A little smidge of lonely hits me every morning in-between the time when Paul leaves to work and when the kids wake up from their summer coma. It's weird how I used to long for mornings like this when the only sound I could hear was an occasional sigh or boredom from my dog and the audible sipping of my tall glass of homemade iced mocha. I used to dream about silence, just two minutes here, five minutes there. But not any more.
There is something that awakens within me when I hear my kids wake up, the slightest stir from their rooms makes me anticipate the way they will look when the stumble from their slumber, nappy bed head in a hot mess but never more adorable. There is something that puts my heart at peace when the dogs scramble to the door because they have heard the garage door open and Paul is home.
* sip *
These are the times I used to dream about. I have time to pray and really search Scripture, not just read through it. I have time to take a hot shower without an interruption and I can actually listen to a few songs of my own and hear through the entire thing. I could maybe pick up an actual Dictionary and find a new word for the day. I can water plants, watch YouTube videos, clean, answer emails, do laundry, write and a million other things that are nearly impossible when the noise meets me.

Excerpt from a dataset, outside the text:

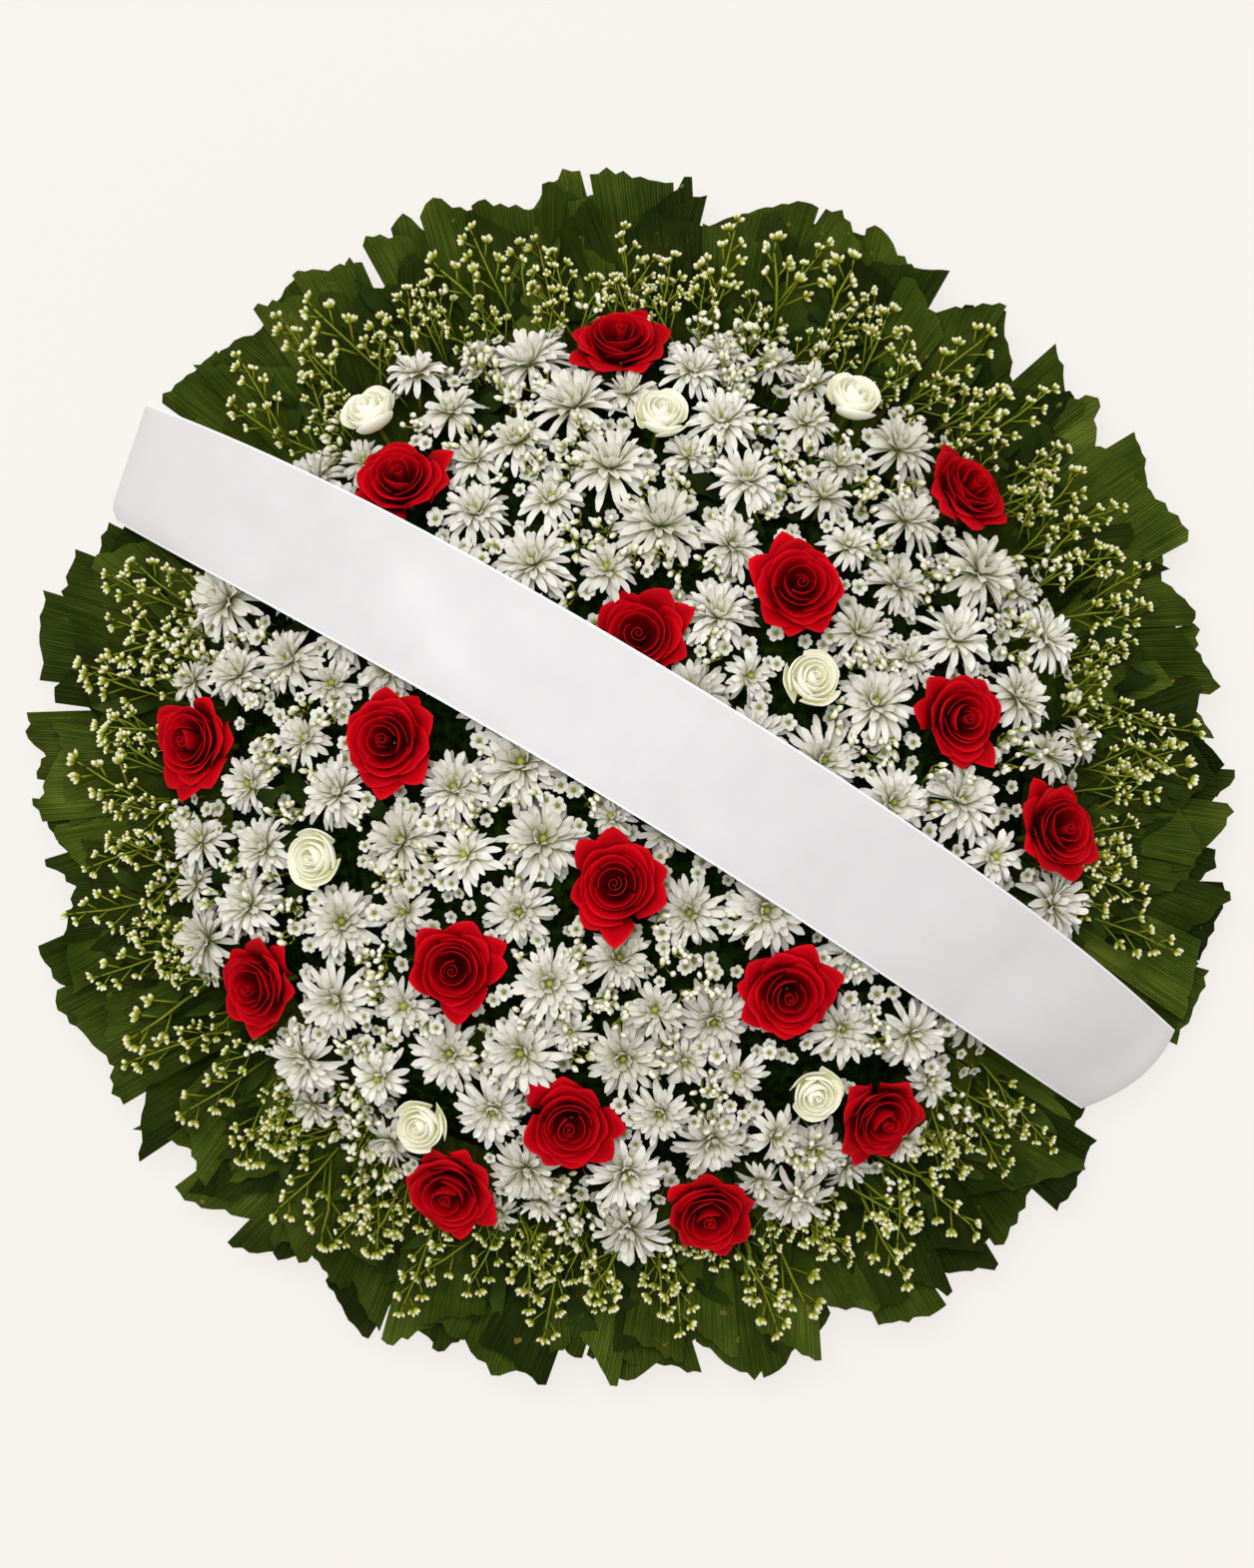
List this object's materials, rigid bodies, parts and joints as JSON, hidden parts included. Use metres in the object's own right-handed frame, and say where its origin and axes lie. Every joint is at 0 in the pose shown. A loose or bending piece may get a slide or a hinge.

Five minutes after the kids wake up, I change my mind. My world changes. This blog post doesn't get finished. The dogs can't decide if they want to come out or in as they bark at the suspicious burglar across the street walking their dog, cunningly dressed like an 80 year old woman. Fights happen. The kids' agenda for the day is set in place and chances are that hot shower I was thinking about will not only NOT be hot, it simply won't happen. At all. In my mind, I contemplate ways to convince the kids to sleep for another half hour. The laundry that I was in the middle of doing will likely stay there, unfolded and wrinkled, until someone needs something out of desperation. My iced mocha gets watered down. The sipping has ceased. The watering jug to water the plants has water in it now, but hasn't made it's way out to actually feed the flowers. The garage door doesn't open, but the vibration of my phone against the countertop is practically just as loud when I answer Paul's "Can you do me a favor?" phone call.
Life is different when everyone wakes up.
Things change when everyone is around.
And then I am back to daydreaming about the notion of silence, counting the hours until I can coerce my children into an earlier bedtime than the sunlight outside and finish the blog I started six minutes before they woke up. But until that time comes, I plan on making my day....OUR day...one that is loquacious and puerile. Take the time in your own lonely time to look up those words in the dictionary.